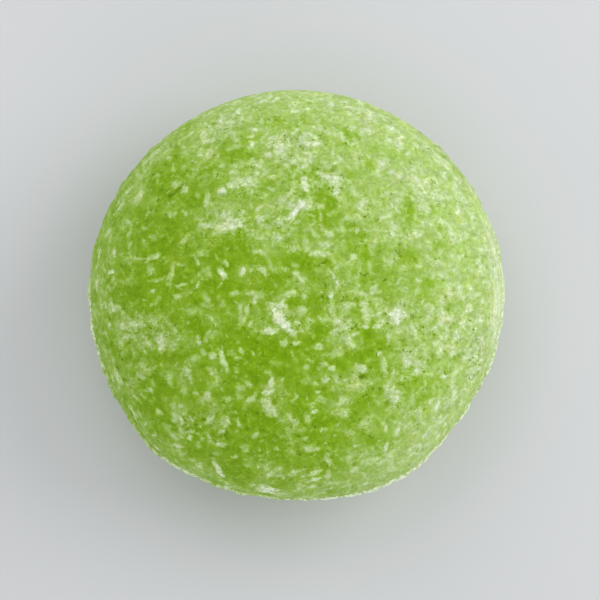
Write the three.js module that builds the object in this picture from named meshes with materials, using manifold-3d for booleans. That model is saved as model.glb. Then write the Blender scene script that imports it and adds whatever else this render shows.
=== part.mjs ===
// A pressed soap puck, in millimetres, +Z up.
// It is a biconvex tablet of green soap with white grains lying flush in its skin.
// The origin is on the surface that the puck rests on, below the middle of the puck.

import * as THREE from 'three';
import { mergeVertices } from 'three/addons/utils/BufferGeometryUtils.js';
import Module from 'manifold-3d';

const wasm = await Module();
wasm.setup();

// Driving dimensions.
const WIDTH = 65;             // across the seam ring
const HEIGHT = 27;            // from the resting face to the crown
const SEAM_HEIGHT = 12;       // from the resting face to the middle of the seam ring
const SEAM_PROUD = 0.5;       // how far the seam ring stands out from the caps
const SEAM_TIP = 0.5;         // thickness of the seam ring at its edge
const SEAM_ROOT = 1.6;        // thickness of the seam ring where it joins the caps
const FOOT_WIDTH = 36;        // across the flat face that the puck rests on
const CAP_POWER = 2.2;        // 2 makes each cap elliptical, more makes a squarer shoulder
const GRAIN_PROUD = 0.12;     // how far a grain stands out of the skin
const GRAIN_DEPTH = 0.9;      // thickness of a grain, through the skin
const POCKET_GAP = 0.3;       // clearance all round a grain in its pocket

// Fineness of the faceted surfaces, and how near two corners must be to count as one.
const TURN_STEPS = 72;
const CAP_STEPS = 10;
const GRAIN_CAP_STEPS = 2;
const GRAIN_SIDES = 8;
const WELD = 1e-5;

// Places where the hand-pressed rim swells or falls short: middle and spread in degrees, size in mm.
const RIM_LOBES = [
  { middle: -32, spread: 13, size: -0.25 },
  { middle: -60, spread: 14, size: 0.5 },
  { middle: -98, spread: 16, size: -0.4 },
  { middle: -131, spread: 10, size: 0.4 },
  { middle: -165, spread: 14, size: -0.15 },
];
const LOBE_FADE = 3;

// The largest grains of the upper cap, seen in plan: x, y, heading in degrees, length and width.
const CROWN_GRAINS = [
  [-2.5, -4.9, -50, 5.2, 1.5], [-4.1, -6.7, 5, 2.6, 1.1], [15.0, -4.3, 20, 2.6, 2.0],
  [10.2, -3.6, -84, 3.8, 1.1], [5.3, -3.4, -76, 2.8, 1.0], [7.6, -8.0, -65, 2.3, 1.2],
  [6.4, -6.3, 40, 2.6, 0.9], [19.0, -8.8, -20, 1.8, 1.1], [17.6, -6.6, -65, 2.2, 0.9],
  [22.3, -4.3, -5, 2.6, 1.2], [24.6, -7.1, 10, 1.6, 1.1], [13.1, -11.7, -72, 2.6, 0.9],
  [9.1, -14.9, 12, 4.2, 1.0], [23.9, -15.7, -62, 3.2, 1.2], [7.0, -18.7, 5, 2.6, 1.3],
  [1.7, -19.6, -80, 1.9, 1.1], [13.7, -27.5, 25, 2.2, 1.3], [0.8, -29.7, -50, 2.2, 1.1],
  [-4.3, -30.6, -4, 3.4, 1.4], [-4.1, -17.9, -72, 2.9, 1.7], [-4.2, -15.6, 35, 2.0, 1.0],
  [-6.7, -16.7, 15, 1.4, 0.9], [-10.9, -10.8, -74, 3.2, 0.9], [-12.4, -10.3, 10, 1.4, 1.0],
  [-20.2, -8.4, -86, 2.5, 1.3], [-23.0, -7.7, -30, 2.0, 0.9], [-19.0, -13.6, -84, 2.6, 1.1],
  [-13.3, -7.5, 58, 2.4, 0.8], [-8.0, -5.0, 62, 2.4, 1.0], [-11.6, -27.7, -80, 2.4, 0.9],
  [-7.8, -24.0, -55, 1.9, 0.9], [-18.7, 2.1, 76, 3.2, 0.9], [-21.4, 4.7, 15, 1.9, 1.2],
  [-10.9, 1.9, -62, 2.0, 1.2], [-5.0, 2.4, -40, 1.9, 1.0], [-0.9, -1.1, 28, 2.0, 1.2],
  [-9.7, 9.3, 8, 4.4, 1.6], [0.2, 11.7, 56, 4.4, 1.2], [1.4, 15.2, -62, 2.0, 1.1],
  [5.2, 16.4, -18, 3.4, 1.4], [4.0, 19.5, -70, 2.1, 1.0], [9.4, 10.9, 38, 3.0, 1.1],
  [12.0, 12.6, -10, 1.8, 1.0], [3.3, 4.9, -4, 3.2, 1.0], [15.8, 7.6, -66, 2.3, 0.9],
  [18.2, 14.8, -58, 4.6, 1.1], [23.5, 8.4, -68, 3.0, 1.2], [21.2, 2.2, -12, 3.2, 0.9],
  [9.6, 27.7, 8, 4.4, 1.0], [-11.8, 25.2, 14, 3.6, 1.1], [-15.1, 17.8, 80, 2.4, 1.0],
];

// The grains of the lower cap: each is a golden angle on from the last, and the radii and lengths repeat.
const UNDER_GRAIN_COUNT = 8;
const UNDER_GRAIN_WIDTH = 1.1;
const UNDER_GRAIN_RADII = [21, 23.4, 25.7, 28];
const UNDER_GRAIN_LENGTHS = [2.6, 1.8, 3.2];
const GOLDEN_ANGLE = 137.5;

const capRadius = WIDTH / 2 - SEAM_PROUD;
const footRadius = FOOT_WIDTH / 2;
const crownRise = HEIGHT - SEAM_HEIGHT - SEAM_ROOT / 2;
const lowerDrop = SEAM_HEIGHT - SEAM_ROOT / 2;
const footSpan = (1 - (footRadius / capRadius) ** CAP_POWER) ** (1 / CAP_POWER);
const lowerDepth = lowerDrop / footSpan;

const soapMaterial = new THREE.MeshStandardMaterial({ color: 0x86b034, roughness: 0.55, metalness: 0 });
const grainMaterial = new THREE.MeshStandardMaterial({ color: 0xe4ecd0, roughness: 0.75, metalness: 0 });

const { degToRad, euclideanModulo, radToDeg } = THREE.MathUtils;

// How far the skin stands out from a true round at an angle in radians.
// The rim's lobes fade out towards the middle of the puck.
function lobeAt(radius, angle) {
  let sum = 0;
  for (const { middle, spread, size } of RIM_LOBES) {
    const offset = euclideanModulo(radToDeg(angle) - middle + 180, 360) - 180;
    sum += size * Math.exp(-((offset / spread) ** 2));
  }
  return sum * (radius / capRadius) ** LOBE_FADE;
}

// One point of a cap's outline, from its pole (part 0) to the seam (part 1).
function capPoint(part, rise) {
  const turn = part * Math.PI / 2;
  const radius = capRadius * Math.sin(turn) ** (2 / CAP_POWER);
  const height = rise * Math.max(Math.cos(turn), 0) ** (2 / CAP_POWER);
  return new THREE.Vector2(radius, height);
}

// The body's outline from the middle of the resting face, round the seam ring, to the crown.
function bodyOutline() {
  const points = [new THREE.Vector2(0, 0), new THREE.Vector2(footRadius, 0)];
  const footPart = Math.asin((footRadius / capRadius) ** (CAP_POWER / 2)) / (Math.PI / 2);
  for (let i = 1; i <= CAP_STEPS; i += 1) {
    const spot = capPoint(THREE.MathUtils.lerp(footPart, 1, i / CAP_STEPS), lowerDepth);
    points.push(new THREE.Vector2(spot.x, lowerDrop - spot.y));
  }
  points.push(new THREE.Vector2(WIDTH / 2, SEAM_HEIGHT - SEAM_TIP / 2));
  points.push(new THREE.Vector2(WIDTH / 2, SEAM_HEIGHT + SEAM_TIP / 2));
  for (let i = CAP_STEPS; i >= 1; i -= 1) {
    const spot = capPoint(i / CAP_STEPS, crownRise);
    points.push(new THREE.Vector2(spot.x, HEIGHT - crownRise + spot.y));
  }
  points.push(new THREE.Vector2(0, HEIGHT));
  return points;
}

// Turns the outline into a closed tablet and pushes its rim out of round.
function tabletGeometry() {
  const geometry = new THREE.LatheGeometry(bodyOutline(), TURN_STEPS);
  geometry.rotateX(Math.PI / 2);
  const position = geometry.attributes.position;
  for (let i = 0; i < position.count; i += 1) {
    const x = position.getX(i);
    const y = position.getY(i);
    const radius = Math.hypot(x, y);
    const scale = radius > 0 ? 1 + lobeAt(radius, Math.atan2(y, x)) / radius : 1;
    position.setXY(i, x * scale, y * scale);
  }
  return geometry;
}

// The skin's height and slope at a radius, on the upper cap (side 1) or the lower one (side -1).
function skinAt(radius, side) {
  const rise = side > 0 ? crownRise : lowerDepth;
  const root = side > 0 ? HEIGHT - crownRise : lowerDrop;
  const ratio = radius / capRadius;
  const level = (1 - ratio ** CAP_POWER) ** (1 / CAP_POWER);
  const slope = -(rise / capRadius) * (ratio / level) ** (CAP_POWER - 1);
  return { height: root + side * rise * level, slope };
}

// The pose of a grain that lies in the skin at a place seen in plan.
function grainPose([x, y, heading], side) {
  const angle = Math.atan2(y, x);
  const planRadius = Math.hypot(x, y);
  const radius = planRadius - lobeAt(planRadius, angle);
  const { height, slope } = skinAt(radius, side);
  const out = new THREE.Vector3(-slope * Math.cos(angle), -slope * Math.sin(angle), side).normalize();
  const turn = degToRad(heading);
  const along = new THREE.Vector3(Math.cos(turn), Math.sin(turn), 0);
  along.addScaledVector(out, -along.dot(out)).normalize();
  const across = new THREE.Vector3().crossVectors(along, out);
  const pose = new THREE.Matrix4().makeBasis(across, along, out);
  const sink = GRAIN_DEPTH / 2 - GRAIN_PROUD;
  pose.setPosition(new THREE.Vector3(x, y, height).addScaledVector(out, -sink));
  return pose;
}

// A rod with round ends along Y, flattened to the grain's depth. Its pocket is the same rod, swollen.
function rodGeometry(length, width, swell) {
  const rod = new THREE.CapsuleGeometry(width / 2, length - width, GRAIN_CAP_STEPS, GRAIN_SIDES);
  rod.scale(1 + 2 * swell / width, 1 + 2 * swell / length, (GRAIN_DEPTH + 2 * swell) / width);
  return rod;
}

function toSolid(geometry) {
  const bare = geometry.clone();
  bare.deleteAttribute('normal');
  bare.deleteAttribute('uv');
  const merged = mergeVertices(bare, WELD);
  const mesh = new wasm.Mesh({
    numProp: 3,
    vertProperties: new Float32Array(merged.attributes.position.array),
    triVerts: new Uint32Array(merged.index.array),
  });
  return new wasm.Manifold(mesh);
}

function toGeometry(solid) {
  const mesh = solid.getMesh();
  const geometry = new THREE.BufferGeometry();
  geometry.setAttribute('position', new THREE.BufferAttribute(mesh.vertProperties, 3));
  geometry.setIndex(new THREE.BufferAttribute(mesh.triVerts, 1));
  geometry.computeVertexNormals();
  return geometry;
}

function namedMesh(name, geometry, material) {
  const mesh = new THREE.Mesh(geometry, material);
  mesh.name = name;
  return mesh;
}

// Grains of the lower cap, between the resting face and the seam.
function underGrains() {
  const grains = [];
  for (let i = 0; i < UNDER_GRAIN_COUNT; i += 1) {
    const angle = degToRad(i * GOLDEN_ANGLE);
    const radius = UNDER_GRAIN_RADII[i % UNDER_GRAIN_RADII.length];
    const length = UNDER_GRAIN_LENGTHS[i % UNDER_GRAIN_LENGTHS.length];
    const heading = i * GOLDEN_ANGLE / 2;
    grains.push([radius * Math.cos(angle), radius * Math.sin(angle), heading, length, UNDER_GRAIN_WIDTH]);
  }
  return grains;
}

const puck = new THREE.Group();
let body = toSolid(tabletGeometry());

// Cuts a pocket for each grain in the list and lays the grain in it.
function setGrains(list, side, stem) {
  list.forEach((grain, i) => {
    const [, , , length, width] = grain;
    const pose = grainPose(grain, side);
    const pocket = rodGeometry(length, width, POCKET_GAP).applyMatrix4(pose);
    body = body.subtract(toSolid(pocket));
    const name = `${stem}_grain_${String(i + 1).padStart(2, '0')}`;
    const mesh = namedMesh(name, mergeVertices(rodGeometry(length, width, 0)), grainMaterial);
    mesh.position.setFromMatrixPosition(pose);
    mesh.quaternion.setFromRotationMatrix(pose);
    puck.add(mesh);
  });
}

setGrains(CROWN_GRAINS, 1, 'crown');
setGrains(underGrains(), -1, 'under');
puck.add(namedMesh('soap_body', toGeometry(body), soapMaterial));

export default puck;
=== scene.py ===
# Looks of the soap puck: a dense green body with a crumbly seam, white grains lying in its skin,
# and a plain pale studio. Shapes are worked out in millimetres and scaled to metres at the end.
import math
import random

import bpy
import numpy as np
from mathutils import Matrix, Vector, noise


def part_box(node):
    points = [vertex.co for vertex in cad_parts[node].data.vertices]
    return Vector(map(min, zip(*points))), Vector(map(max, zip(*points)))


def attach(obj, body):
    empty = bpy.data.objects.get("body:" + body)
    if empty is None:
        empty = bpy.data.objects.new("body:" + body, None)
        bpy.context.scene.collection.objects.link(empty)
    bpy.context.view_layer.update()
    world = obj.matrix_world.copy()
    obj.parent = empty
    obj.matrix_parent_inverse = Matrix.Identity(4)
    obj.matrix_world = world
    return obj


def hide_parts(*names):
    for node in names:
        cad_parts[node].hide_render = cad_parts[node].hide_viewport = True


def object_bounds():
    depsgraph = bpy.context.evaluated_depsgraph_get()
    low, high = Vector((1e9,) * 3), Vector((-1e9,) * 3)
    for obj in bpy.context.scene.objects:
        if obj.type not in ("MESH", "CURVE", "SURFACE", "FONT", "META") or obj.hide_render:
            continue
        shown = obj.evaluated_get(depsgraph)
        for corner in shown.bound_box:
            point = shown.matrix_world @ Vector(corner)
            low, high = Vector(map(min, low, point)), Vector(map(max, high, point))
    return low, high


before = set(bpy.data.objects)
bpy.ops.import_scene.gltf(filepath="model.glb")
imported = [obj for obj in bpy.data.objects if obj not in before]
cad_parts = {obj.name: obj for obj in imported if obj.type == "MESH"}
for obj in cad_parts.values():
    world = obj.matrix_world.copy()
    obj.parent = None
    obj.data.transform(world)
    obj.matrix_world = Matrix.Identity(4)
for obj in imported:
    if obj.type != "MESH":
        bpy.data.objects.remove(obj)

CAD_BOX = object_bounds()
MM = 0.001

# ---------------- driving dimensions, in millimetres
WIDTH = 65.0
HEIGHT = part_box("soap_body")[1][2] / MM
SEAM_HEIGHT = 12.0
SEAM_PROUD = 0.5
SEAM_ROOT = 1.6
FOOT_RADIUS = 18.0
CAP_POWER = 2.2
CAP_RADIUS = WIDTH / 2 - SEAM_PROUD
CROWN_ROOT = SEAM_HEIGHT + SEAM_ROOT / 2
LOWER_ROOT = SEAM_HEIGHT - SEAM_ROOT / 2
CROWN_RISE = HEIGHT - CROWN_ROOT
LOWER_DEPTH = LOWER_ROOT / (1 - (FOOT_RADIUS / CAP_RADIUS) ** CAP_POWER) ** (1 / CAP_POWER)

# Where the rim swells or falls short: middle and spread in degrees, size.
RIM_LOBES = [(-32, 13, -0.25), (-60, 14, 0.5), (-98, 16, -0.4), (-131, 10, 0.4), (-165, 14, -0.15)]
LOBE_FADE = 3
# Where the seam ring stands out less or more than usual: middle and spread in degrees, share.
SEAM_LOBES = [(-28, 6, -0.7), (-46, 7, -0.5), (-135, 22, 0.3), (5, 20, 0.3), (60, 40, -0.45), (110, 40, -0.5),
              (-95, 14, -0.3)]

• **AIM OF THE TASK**
Extract the lines of the preceding material that run from the line with "for node in" through the line with "if obj.type not", inclusive, reproducing them exactly and adding nothing.

• **CORRECT ANSWER**
    for node in names:
        cad_parts[node].hide_render = cad_parts[node].hide_viewport = True


def object_bounds():
    depsgraph = bpy.context.evaluated_depsgraph_get()
    low, high = Vector((1e9,) * 3), Vector((-1e9,) * 3)
    for obj in bpy.context.scene.objects:
        if obj.type not in ("MESH", "CURVE", "SURFACE", "FONT", "META") or obj.hide_render:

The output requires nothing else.